Things have changed, don’t get me wrong. Longer lines at the airport, for starters. Then there’s the argument about the rights we’ve lost in the aftermath. But I’m not talking about that. I’m talking about the change we all felt in the seconds, minutes, days, weeks and even months after 9/11. Back when it was cool to care. There was less road rage, we had more patience for the lady in line at the grocery store who happen to forget when paying the cashier took place. Drives finally pulled to the side of the road when they saw those flashing lights behind them.

That’s still not what I’m talking about. There was a period of time, and I can’t say when it ended, I just know it did, that we had genuine concern for our neighbors. A time when we all got misty when we heard the National Anthem, and even cheered for the Yankees for one October. Party affiliation was an after thought, and the color of your state didn’t matter.

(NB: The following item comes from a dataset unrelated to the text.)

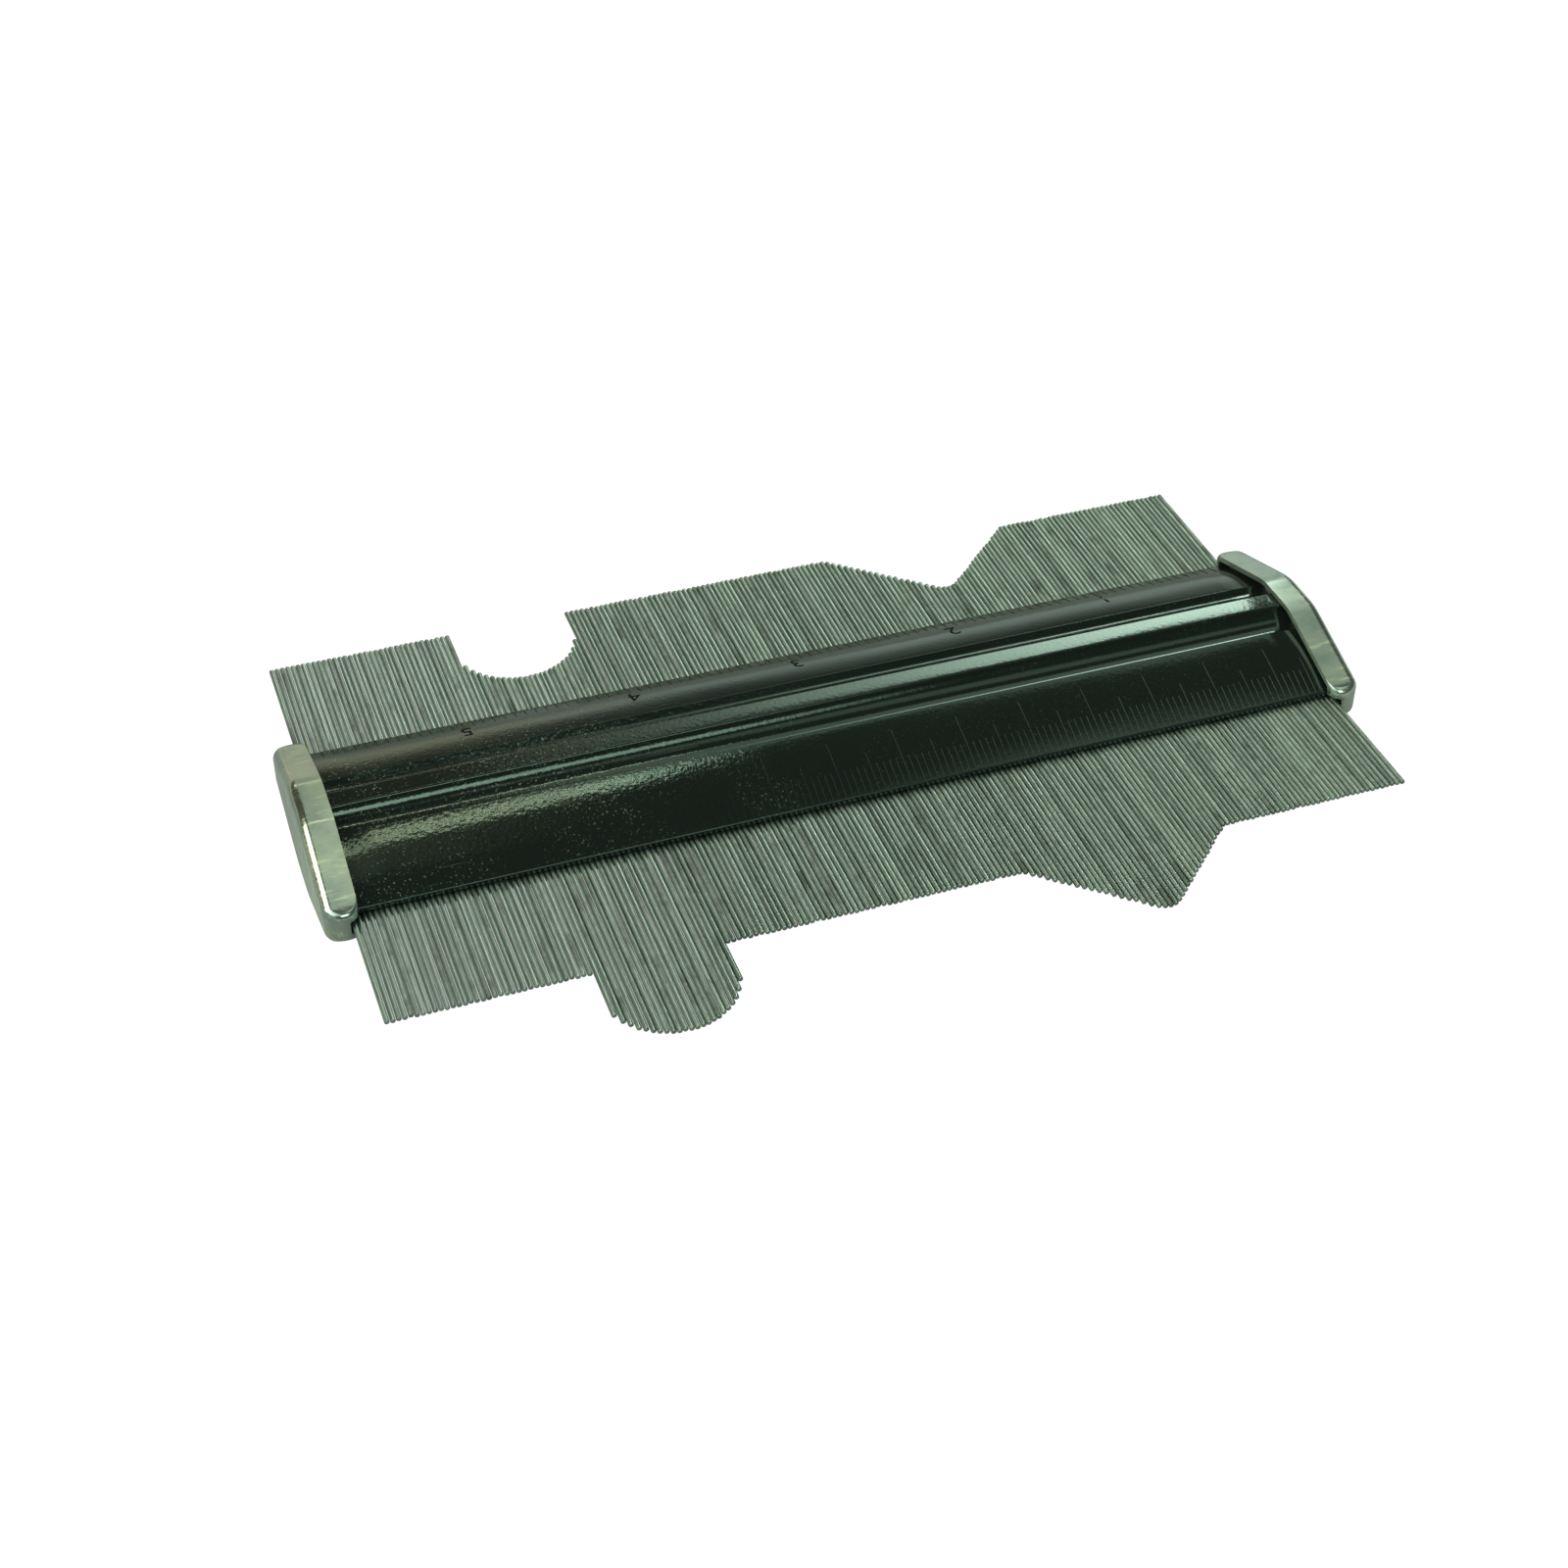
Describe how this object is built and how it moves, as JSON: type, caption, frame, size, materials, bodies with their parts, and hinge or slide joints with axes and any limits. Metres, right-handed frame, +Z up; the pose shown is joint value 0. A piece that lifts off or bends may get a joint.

Eight years since we watched those two giants come plummeting down to earth, and even though we all remember exactly where we were, I think we’ve forgotten how that felt. Maybe that’s for the best, because we’re supposed to push forward. That’s healing, right? But today I say screw that. Today, and every September 11th we have left, should be dedicated to remembering. Not just the date, or the other numbers we’ve etched in our brains. Numbers like: Flight 93, 1 World Trade Center, 2 World Trade Center, Flight 77, 19 hijackers, and Flight 11, as those are easy to remember. I want to remember that knot in my stomach. I remember how I wanted to check in with my family and friends, especially those who travel often. I remember that a friend of mine was in New York when it happened, and how his brother-in-law escaped the World Trade Center just days before he was married. Today I remember the sound of those who jumped from the windows, and how many kids didn’t get to see their parents come home that day. I know it’s another number, but an estimated 3,000 kids lost at least one parent that day. And with that, I want to remember how I felt the first time I watched “Telling Nicholas” on HBO.

“Mom’s not coming home, little man.”

I want to remember the pride I felt. Proud of how American’s acted that day. Today is about that day, not the other shit that came after. We promised to never forget, and although it’s probably the least we could do, it’s also the best we can do.